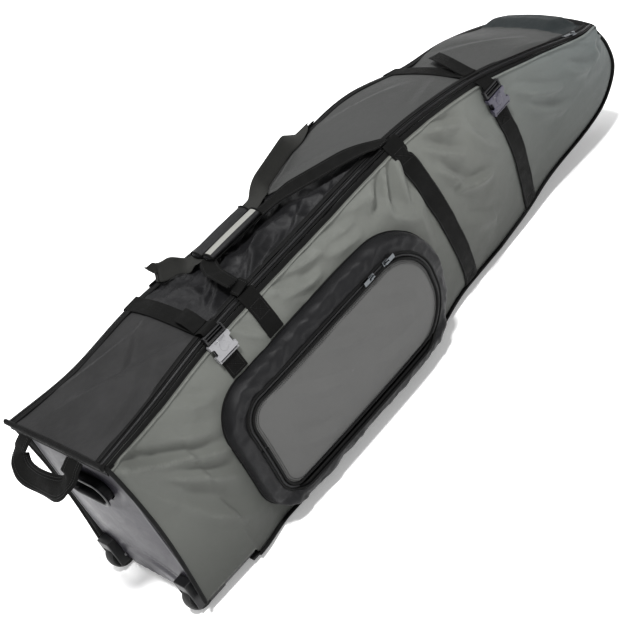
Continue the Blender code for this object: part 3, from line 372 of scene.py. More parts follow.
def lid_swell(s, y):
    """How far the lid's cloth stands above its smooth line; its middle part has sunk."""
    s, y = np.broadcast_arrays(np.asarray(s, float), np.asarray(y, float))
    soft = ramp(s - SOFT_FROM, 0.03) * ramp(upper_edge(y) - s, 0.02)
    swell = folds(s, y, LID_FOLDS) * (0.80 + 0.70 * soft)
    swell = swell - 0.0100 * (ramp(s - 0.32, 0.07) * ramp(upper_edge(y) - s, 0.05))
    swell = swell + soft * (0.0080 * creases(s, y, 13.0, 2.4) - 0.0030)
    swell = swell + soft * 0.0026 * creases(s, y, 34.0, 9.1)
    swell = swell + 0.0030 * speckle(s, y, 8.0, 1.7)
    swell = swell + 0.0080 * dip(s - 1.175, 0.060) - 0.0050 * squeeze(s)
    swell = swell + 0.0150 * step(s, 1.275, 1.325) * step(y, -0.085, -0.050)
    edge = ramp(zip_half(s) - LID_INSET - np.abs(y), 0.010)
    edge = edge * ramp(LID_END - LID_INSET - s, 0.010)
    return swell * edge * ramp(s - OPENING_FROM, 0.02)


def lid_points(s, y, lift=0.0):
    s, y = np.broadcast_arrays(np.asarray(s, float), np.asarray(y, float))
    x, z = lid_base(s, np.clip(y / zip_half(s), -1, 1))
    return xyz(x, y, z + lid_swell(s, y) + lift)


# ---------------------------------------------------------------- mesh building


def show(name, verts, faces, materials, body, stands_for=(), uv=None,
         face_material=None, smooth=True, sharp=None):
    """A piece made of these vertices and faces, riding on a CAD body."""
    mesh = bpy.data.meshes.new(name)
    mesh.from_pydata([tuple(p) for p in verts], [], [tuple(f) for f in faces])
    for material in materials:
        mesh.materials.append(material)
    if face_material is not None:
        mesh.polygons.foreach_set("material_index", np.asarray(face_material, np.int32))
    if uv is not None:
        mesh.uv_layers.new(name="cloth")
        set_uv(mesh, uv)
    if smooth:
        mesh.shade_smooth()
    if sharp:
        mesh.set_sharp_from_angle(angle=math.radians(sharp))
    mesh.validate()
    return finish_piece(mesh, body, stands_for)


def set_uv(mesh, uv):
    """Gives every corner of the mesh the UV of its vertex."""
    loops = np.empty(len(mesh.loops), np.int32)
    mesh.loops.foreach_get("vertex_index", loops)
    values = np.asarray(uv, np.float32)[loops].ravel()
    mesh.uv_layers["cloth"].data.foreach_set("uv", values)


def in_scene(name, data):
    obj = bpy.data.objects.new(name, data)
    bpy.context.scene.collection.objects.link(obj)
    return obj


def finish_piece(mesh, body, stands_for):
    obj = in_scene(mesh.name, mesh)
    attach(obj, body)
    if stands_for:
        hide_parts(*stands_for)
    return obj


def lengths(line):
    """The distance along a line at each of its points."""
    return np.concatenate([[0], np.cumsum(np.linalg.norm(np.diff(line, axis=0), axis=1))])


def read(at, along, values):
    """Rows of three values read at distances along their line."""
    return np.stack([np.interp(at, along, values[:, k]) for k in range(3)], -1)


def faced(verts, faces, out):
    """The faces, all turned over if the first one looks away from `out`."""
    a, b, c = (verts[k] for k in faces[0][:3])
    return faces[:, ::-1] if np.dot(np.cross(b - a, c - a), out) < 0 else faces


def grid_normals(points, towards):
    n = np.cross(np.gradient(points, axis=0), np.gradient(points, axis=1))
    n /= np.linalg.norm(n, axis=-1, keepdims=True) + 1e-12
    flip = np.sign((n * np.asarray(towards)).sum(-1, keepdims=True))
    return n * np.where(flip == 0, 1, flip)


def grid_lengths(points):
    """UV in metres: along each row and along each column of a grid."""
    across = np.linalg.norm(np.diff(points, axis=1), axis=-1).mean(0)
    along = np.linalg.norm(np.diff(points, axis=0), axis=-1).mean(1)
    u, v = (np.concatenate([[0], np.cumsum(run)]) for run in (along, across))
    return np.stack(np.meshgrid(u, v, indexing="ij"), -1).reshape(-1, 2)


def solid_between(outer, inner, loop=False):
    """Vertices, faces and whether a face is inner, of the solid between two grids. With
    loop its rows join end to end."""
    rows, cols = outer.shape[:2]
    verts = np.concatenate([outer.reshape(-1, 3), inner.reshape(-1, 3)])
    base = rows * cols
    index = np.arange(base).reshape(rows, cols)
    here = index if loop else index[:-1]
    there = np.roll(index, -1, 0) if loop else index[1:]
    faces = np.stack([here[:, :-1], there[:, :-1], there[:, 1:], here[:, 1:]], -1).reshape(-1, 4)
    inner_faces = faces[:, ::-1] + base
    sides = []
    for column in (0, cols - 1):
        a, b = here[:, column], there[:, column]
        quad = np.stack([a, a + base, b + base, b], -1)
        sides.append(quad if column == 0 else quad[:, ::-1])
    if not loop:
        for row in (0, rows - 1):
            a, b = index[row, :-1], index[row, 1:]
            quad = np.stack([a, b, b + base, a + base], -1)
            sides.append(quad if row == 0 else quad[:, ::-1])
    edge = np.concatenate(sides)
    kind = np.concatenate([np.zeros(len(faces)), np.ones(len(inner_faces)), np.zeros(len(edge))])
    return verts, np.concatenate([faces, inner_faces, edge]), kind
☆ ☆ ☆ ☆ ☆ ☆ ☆
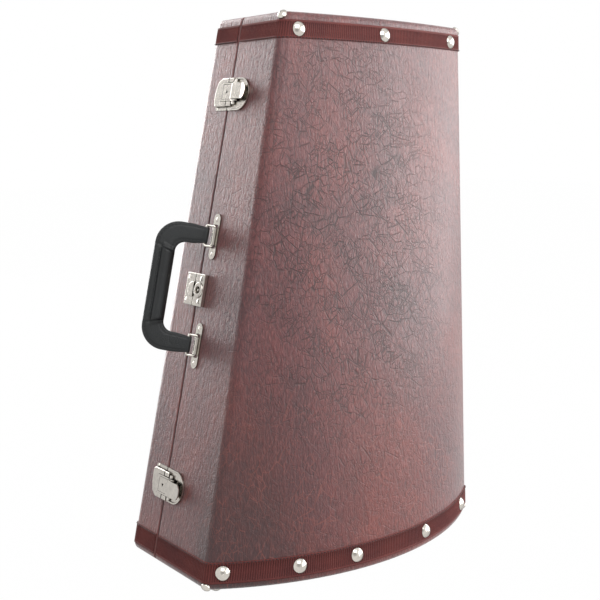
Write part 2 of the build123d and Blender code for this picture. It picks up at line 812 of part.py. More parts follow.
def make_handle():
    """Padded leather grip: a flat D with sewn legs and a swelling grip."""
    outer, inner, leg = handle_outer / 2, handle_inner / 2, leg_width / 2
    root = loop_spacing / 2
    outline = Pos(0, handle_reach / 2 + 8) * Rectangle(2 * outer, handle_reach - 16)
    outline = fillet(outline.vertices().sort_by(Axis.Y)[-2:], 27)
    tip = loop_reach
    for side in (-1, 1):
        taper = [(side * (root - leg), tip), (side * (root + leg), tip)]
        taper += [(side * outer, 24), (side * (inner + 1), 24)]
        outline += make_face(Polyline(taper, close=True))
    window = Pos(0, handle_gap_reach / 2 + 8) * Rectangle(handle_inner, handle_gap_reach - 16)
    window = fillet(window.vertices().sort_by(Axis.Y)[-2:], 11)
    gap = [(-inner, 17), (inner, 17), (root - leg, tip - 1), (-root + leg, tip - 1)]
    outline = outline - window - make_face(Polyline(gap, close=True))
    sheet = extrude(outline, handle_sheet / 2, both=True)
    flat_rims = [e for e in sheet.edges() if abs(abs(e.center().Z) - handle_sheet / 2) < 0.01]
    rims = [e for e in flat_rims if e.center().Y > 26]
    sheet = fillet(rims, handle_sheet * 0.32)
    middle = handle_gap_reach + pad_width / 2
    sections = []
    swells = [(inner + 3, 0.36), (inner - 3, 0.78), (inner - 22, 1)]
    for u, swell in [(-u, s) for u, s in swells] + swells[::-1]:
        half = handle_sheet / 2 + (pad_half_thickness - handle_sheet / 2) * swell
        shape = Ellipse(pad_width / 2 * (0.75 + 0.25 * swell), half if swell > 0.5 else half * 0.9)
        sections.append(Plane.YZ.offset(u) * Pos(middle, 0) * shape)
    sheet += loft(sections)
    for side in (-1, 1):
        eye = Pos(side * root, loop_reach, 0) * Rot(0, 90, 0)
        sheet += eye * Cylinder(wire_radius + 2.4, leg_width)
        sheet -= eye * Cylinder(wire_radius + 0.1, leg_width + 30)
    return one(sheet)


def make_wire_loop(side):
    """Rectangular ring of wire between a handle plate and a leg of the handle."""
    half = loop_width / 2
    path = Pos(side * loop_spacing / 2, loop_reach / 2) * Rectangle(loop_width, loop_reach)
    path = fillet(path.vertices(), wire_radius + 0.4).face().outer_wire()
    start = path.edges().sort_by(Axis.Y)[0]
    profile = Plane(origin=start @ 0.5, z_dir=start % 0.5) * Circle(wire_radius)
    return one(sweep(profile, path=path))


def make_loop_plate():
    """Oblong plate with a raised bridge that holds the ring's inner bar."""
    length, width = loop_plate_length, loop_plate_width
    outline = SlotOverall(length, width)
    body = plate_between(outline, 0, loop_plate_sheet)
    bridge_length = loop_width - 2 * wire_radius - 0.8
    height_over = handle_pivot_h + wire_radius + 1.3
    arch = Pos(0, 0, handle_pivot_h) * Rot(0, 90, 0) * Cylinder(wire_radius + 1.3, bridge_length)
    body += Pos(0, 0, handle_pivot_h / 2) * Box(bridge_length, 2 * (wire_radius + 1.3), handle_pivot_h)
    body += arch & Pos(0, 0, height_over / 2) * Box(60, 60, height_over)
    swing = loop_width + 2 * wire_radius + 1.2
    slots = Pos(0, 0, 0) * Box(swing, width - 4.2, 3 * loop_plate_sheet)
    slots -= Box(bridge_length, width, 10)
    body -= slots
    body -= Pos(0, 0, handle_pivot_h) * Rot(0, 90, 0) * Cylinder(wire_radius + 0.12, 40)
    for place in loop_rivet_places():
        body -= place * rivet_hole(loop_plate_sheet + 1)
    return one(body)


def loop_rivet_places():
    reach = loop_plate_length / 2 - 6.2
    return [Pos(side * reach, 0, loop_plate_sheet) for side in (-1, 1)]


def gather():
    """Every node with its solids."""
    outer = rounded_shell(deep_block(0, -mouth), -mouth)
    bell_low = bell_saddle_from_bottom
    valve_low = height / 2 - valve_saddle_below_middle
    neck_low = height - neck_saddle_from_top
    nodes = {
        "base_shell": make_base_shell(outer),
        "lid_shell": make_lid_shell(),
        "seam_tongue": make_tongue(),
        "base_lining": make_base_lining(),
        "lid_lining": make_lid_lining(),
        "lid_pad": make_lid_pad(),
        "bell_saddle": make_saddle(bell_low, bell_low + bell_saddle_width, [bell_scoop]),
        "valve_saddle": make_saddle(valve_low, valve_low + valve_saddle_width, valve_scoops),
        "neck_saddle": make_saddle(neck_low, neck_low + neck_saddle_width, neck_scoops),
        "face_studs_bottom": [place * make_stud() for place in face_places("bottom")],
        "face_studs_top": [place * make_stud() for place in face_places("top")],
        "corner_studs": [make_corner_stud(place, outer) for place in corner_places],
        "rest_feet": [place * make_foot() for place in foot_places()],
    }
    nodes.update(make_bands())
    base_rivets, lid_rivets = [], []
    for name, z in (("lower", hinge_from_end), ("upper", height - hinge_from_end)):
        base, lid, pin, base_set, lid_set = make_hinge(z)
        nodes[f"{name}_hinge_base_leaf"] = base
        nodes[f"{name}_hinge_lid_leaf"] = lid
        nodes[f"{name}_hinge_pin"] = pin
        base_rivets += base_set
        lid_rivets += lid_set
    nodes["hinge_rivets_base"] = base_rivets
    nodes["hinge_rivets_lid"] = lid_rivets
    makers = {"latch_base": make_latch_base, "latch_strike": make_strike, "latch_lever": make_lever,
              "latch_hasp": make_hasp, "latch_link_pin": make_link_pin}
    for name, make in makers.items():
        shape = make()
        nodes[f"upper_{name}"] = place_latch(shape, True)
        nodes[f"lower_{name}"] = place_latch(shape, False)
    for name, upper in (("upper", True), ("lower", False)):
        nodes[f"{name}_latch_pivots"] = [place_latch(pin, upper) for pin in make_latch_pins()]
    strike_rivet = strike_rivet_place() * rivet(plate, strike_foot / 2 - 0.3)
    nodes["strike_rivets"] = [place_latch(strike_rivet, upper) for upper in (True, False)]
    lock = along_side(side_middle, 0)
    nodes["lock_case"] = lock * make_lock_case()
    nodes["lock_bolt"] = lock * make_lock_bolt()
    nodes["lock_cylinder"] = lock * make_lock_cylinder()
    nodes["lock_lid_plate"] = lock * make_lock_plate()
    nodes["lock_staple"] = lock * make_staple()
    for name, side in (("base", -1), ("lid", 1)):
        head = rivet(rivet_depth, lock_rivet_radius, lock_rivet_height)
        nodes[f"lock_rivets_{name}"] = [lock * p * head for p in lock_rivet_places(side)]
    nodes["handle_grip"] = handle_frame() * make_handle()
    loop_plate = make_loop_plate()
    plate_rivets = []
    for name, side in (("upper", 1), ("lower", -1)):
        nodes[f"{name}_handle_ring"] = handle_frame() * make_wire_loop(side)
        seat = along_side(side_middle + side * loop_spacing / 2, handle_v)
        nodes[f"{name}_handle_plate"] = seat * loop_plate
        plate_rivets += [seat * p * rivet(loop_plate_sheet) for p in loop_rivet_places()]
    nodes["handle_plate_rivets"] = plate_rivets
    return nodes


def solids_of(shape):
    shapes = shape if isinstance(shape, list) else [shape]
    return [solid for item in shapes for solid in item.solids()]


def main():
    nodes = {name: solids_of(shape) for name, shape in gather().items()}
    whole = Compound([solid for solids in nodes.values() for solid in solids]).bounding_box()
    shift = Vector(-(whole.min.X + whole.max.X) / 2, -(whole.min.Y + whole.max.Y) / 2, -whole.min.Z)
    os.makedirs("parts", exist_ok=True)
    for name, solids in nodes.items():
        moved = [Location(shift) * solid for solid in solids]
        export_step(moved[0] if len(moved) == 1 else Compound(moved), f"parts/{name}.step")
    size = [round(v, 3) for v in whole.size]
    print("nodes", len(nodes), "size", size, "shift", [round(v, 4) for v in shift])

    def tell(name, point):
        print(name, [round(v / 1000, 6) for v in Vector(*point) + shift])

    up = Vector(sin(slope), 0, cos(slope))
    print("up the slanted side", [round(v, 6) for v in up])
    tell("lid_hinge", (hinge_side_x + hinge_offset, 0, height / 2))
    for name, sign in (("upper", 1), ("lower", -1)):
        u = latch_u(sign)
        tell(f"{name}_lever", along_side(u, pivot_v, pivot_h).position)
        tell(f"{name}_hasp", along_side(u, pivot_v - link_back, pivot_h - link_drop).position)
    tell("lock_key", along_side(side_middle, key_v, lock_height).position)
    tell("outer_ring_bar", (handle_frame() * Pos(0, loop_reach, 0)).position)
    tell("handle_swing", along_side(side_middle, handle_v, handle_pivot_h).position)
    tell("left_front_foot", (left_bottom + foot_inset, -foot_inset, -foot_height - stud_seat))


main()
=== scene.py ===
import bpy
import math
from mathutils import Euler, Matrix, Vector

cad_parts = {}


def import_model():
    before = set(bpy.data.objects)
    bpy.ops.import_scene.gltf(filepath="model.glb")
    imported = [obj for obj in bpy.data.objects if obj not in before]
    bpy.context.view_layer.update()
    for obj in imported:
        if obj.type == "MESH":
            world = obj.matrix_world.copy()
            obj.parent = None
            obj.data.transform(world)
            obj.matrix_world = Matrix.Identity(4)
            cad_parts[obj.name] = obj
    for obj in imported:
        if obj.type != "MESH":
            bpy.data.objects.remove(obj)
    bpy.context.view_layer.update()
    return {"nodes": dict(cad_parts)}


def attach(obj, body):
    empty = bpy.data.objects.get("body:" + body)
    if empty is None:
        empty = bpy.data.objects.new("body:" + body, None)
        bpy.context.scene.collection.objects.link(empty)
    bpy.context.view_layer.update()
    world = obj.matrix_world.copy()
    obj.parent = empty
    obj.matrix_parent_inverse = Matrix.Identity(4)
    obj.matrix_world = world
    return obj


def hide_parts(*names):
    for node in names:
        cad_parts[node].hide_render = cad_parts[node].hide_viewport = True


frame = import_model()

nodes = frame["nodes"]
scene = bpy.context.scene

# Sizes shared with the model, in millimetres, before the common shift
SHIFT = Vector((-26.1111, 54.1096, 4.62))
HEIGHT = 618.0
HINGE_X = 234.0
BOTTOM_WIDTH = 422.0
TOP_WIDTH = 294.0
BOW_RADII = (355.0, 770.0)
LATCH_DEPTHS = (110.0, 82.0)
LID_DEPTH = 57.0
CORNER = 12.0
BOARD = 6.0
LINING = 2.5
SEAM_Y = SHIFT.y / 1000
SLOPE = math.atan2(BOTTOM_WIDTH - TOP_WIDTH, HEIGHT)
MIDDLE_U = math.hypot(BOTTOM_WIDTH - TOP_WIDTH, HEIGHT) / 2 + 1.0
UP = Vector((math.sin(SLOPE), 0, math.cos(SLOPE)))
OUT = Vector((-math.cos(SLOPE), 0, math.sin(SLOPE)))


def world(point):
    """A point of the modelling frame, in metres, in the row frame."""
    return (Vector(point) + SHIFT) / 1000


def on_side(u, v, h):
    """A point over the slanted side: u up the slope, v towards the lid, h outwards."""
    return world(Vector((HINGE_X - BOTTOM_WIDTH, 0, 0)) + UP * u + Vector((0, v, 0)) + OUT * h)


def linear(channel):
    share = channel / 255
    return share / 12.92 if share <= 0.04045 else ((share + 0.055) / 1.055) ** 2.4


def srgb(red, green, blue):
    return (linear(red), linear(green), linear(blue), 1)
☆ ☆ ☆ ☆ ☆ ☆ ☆
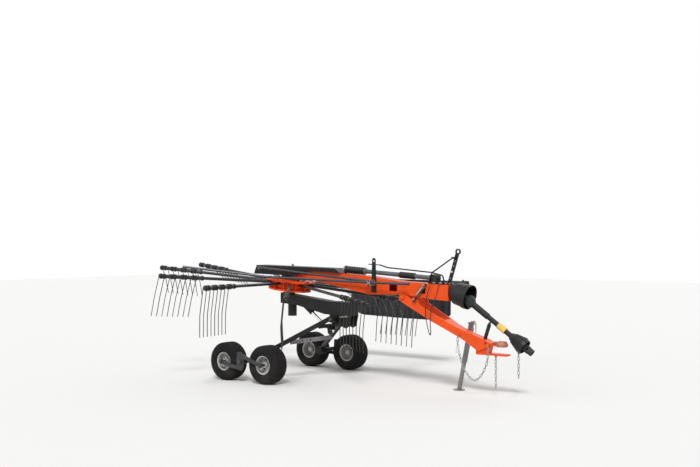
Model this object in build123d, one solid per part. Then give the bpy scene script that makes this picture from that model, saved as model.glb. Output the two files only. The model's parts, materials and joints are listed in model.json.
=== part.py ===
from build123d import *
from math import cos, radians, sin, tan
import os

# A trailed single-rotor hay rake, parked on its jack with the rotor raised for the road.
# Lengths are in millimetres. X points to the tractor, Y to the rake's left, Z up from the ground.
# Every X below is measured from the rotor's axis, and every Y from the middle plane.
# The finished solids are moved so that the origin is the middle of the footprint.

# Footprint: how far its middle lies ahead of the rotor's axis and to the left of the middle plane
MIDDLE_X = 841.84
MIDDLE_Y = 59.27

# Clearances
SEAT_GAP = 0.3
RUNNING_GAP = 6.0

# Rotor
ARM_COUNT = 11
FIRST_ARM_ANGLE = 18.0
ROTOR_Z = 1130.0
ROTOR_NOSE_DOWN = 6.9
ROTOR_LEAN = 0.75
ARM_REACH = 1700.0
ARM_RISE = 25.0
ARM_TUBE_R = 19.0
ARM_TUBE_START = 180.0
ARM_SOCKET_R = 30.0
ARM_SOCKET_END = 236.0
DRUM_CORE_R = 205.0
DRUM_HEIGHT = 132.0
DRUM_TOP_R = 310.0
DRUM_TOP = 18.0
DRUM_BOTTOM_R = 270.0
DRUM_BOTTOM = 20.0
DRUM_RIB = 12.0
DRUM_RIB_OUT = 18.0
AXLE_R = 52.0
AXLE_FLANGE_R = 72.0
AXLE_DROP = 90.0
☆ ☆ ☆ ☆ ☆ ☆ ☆
[GIVEN TASK]: Your task is to output exactly the lines from the one with "up = Vector(sin(slope), 0, cos(slope))" through the one with "scene = bpy.context.scene", counting both ends.

[SOLUTION TO THIS TASK]:
    up = Vector(sin(slope), 0, cos(slope))
    print("up the slanted side", [round(v, 6) for v in up])
    tell("lid_hinge", (hinge_side_x + hinge_offset, 0, height / 2))
    for name, sign in (("upper", 1), ("lower", -1)):
        u = latch_u(sign)
        tell(f"{name}_lever", along_side(u, pivot_v, pivot_h).position)
        tell(f"{name}_hasp", along_side(u, pivot_v - link_back, pivot_h - link_drop).position)
    tell("lock_key", along_side(side_middle, key_v, lock_height).position)
    tell("outer_ring_bar", (handle_frame() * Pos(0, loop_reach, 0)).position)
    tell("handle_swing", along_side(side_middle, handle_v, handle_pivot_h).position)
    tell("left_front_foot", (left_bottom + foot_inset, -foot_inset, -foot_height - stud_seat))


main()
=== scene.py ===
import bpy
import math
from mathutils import Euler, Matrix, Vector

cad_parts = {}


def import_model():
    before = set(bpy.data.objects)
    bpy.ops.import_scene.gltf(filepath="model.glb")
    imported = [obj for obj in bpy.data.objects if obj not in before]
    bpy.context.view_layer.update()
    for obj in imported:
        if obj.type == "MESH":
            world = obj.matrix_world.copy()
            obj.parent = None
            obj.data.transform(world)
            obj.matrix_world = Matrix.Identity(4)
            cad_parts[obj.name] = obj
    for obj in imported:
        if obj.type != "MESH":
            bpy.data.objects.remove(obj)
    bpy.context.view_layer.update()
    return {"nodes": dict(cad_parts)}


def attach(obj, body):
    empty = bpy.data.objects.get("body:" + body)
    if empty is None:
        empty = bpy.data.objects.new("body:" + body, None)
        bpy.context.scene.collection.objects.link(empty)
    bpy.context.view_layer.update()
    world = obj.matrix_world.copy()
    obj.parent = empty
    obj.matrix_parent_inverse = Matrix.Identity(4)
    obj.matrix_world = world
    return obj


def hide_parts(*names):
    for node in names:
        cad_parts[node].hide_render = cad_parts[node].hide_viewport = True


frame = import_model()

nodes = frame["nodes"]
scene = bpy.context.scene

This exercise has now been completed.